Tens of thousands in Lima protest release of ex-president Alberto Fujimori

World Today

Demonstrators shout slogans against the pardon of former President Alberto Fujimori while holding the flag of Peru that reads in Spanish: “Pardon is Insult, Assassin”, in Lima, Peru, Thursday, Dec. 28, 2017. Peru’s President Pedro Pablo Kuczynski granted a medical pardon to the former strongman Fujimori who was serving a 25-year sentence for human rights abuses, corruption and the sanctioning of death squads. (AP Photo/Martin Mejia)

‘Never Again’ – It’s become the battle cry of thousands in Peru who are outraged over the Christmas Eve pardon of former president Alberto Fujimori. Many believe the current president did it to gain political support and avoid impeachment.

CGTN’s Dan Collyns reports from Lima.

In Peru, thousands marched in the largest protest since Peru’s former leader Alberto Fujimori had his 25-year jail term for corruption and human rights crimes lifted in a Christmas Eve presidential pardon.

The march began in a jocular fashion. Many there question whether Fujimori – who was granted the pardon on health grounds – is really seriously ill.

The 79-year-old leader was convicted of overseeing rampant corruption in his government in the 1990s. Human rights crimes were carried out by a military death squad under his command. The faces of the innocent victims have convinced many that Fujimori should not have been released.

Tens of thousands marched through Peru’s capital. Leading the march were the families of the victims of the death squad killings the ex-president was convicted of authorizing in 2009.

“For many years, we have marched and now we have had to take to the streets again because of this pardon for Fujimori,” mother of a death squad victim said. “He has not completed the jail sentence which he deserves and that’s an insult to the families.”

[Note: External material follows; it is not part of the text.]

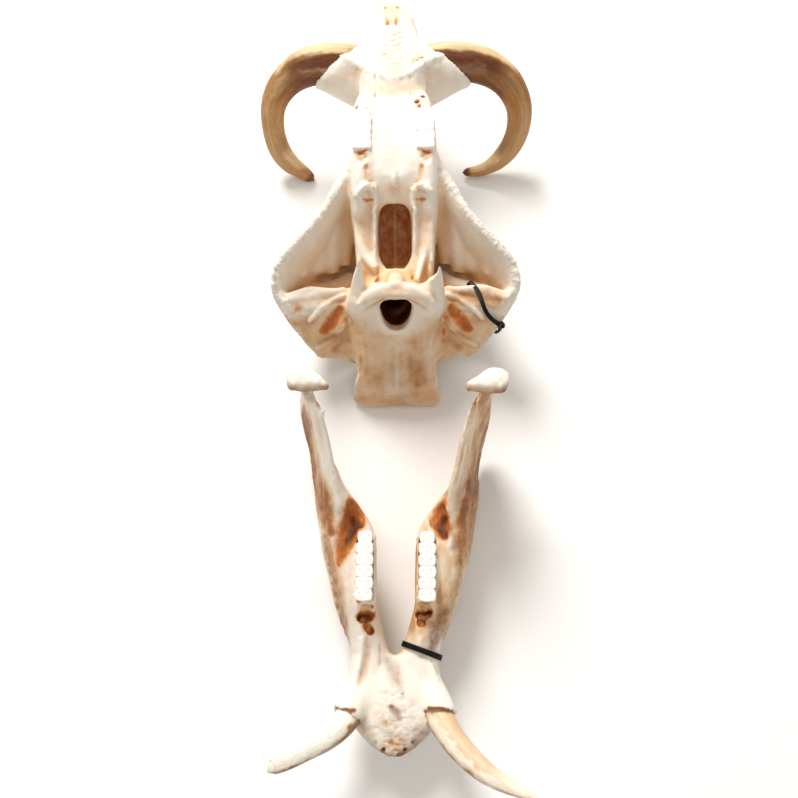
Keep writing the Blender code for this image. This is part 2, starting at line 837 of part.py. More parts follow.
def finish(obj, material):
    obj.data.materials.clear()
    obj.data.materials.append(material)
    obj.data.shade_smooth()
    obj.data.set_sharp_from_angle(angle=math.radians(50))


def build_cranium(skull):
    pieces = new_collection("cranium_pieces")
    face_bones(pieces)
    tusk_sheaths(pieces)
    braincase(pieces)
    cheek_arches(pieces)
    throat_plates(pieces)
    cranium = fuse("cranium", pieces, skull)
    blend(cranium, BLEND_VOXEL, 6)
    cutters = new_collection("cranium_cutters")
    cranium_hollows(cutters)
    boolean(cranium, cutters, "DIFFERENCE")
    blend(cranium, BLEND_VOXEL, 2)
    thin_out(cranium, CRANIUM_TRIANGLES)
    sockets = new_collection("cranium_sockets")
    for side, label in ((1, "left"), (-1, "right")):
        upper_tusk("tusk_socket_" + label, side, sockets, grow=GAP)
        upper_molar("molar_socket_" + label, side, sockets, grow=GAP)
    boolean(cranium, sockets, "DIFFERENCE")
    keep_largest(cranium)
    return cranium


def build_jaw(skull):
    pieces = new_collection("jaw_pieces")
    chin_and_body(pieces)
    jaw_branches(pieces)
    jaw = fuse("mandible", pieces, skull)
    blend(jaw, BLEND_VOXEL, 5)
    cutters = new_collection("jaw_cutters")
    jaw_hollows(cutters)
    boolean(jaw, cutters, "DIFFERENCE")
    blend(jaw, BLEND_VOXEL, 2)
    thin_out(jaw, JAW_TRIANGLES)
    sockets = new_collection("jaw_sockets")
    for side, label in ((1, "left"), (-1, "right")):
        lower_tusk("tusk_socket_" + label, side, sockets, grow=GAP)
        lower_molar("molar_socket_" + label, side, sockets, grow=GAP)
    boolean(jaw, sockets, "DIFFERENCE")
    keep_largest(jaw)
    return jaw


def main():
    clear_scene()
    skull = new_collection("warthog_skull")
    bone = new_material("bone", BONE_COLOUR, 0.6)
    ivory = new_material("upper_tusk_ivory", TUSK_COLOUR, 0.35)
    pale_ivory = new_material("lower_tusk_ivory", LOWER_TUSK_COLOUR, 0.35)
    enamel = new_material("tooth", TOOTH_COLOUR, 0.4)
    plastic = new_material("tie", TIE_COLOUR, 0.45)

    cranium = build_cranium(skull)
    jaw = build_jaw(skull)
    finish(cranium, bone)
    finish(jaw, bone)
    arch_tie = tie("arch_tie", cranium, ARCH_TIE_PLACE, ARCH_TIE_AXIS, ARCH_TIE_SWERVE, 3.6, 1.3, -8, skull)
    jaw_tie = tie("jaw_tie", jaw, JAW_TIE_PLACE, JAW_TIE_AXIS, JAW_TIE_SWERVE, 5.0, 1.3, 130, skull)
    finish(arch_tie, plastic)
    finish(jaw_tie, plastic)
    upper, lower = [cranium, arch_tie], [jaw, jaw_tie]
    for side, label in ((1, "left"), (-1, "right")):
        upper.append(upper_tusk("upper_tusk_" + label, side, skull))
        finish(upper[-1], ivory)
        upper.append(upper_molar("upper_molar_" + label, side, skull))
        finish(upper[-1], enamel)
        lower.append(lower_tusk("lower_tusk_" + label, side, skull))
        finish(lower[-1], pale_ivory)
        lower.append(lower_molar("lower_molar_" + label, side, skull))
        finish(lower[-1], enamel)
    for obj in upper:
        stand(obj, CRANIUM_PLACE, CRANIUM_TILT, CRANIUM_TURN)
    for obj in lower:
        stand(obj, JAW_PLACE, 0.0, JAW_TURN)
    for obj in (cranium, jaw, upper[2], upper[4]):
        rest_on_floor(obj)


main()
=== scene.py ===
"""Finishes the warthog skull: weathered bone with painted shade in its hollows and on faces turned from the light,
its crests, pits and rough edges, ridged tusks, cheek teeth built from worn pillars, and the two black ties, laid out
on a pale floor under studio light."""

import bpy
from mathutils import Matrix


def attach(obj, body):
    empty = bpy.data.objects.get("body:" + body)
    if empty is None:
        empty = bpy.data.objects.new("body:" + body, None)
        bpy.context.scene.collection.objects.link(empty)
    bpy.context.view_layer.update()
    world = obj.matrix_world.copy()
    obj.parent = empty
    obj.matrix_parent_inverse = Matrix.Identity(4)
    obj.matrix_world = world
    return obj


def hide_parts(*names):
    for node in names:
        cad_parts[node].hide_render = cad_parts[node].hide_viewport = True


bl_info = {
    "name": "Warthog Skull",
    "version": (1, 0, 0),
    "blender": (4, 5, 0),
    "location": "3D View > Sidebar > Skull",
    "description": "Builds and finishes a warthog's cranium, lower jaw, tusks, cheek teeth and ties",
    "category": "Object",
}

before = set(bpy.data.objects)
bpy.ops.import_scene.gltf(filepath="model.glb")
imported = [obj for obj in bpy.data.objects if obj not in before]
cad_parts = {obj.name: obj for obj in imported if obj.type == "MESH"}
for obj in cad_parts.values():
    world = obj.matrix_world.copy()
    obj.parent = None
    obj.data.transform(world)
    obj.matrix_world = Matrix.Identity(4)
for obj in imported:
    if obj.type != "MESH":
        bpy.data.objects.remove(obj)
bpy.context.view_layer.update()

import math
from types import SimpleNamespace

import bmesh
import bpy
import numpy as np
from bpy.props import FloatProperty, FloatVectorProperty, IntProperty, PointerProperty
from bpy.types import Operator, Panel, PropertyGroup
from mathutils import Matrix, Vector
from mathutils.bvhtree import BVHTree
from mathutils.geometry import convex_hull_2d

MM = 0.001
LAYOUT_CENTRE = (0.7, 19.8, 0.0)


def bone_axes(place, tilt, turn):
    """From a bone's own axes in millimetres to the frame in metres."""
    shift = Matrix.Translation((Vector(place) - Vector(LAYOUT_CENTRE)) * MM)
    turned = Matrix.Rotation(math.radians(turn), 4, "Z") @ Matrix.Rotation(math.radians(tilt), 4, "X")
    return shift @ turned @ Matrix.Scale(MM, 4)


CRANIUM_AXES = bone_axes((0.4, 71.0, 166.0), -8.1, 0.85)
JAW_AXES = bone_axes((-0.8, -344.0, 0.0), 0.0, -0.5)


class SkullSizes(PropertyGroup):
    """Sizes of the finish that a user would change."""

    bone_voxel: FloatProperty(
        name="Bone voxel", description="Grid that the bones are rebuilt on", default=0.00145, unit="LENGTH"
    )
    bone_faces: IntProperty(name="Bone triangles", description="Most triangles in one finished bone", default=190000)
    rough_height: FloatProperty(name="Rough edges", description="How far rough bone stands up", default=1.1)
    tusk_ridge: FloatProperty(
        name="Tusk ridges", description="Height of the ridges along a tusk", default=0.0011, unit="LENGTH"
    )
    tusk_sides: IntProperty(name="Tusk sides", description="Points round one tusk section", default=64)


def tint(name, description, default):
    """A colour that a user can change."""
    return FloatVectorProperty(name=name, description=description, default=default, size=3, subtype="COLOR")


class SkullColours(PropertyGroup):
    """Colours of bone, ivory, enamel and plastic."""

    ivory: tint("Ivory bone", "Clean bone", (0.79, 0.735, 0.65))
    # Tan also paints shade on the bone, and honey paints warm shade where it is closed in. Grime, rust, stain and
    # deep colour real dirt and stains, and also painted shade in the hinges, rear nostrils, spinal canal and deep
    # hollows.
    tan: tint("Tan bone", "Aged bone", (0.62, 0.42, 0.245))
    honey: tint("Honey", "Warm bone where it is closed in", (0.78, 0.50, 0.25))
    grime: tint("Grime", "Brown dirt on the bones", (0.22, 0.105, 0.050))
    rust: tint("Rust", "Orange stain round the brown ones", (0.56, 0.19, 0.042))
    stain: tint("Stain", "Brown stain in hollows", (0.27, 0.072, 0.014))
    deep: tint("Deep stain", "Almost black stain", (0.052, 0.013, 0.003))
    tusk_root: tint("Tusk root", "Dark end of an upper tusk", (0.125, 0.029, 0.005))
    tusk_shaft: tint("Tusk shaft", "Tan of an upper tusk", (0.46, 0.205, 0.045))
    tusk_pale: tint("Pale ivory", "Clean ivory", (0.83, 0.70, 0.50))
    enamel: tint("Enamel", "Tooth enamel", (0.90, 0.87, 0.80))
    dentine: tint("Dentine", "Worn centres of the pillars", (0.50, 0.44, 0.37))
    plastic: tint("Tie plastic", "Black nylon", (0.004, 0.004, 0.004))
    floor: tint("Floor", "Pale floor", (0.86, 0.86, 0.855))


def settings_of(group):
    return [name for name in group.bl_rna.properties.keys() if name not in ("rna_type", "name")]


def palette():
    """The colours as plain tuples."""
    colours = bpy.context.scene.skull_colours
    return SimpleNamespace(**{name: tuple(getattr(colours, name)) for name in settings_of(colours)})


def blend_of(one, two, share):
    return tuple((1 - share) * a + share * b for a, b in zip(one, two))


def times(colour, share):
    return tuple(share * c for c in colour)


# Nodes. A Wire is a node's output, and Nodes adds to a tree.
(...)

Many directed their anger at President Pedro Pablo Kuczynski – chanting that he should go. 

“The president has lost all legitimacy, and he should resign and convene new elections,” Maria Isabel Cedano, feminist activist said.

The current president has said it was time to ‘turn the page’ in the interests of national reconciliation. But critics accuse him of pardoning Fujimori in an alleged deal with his party to avoid impeachment.

Fujimori – from a hospital bed – asked for forgiveness from those Peruvians he had ‘let down” but did not apologize for his crimes.

That has done nothing to lessen the outrage and the international criticism over the move. Meanwhile, both Kuczynski and Fujimori’s daughter Keiko have been questioned by prosecutors over alleged links to the corruption-riddled Brazilian firm Odebrecht.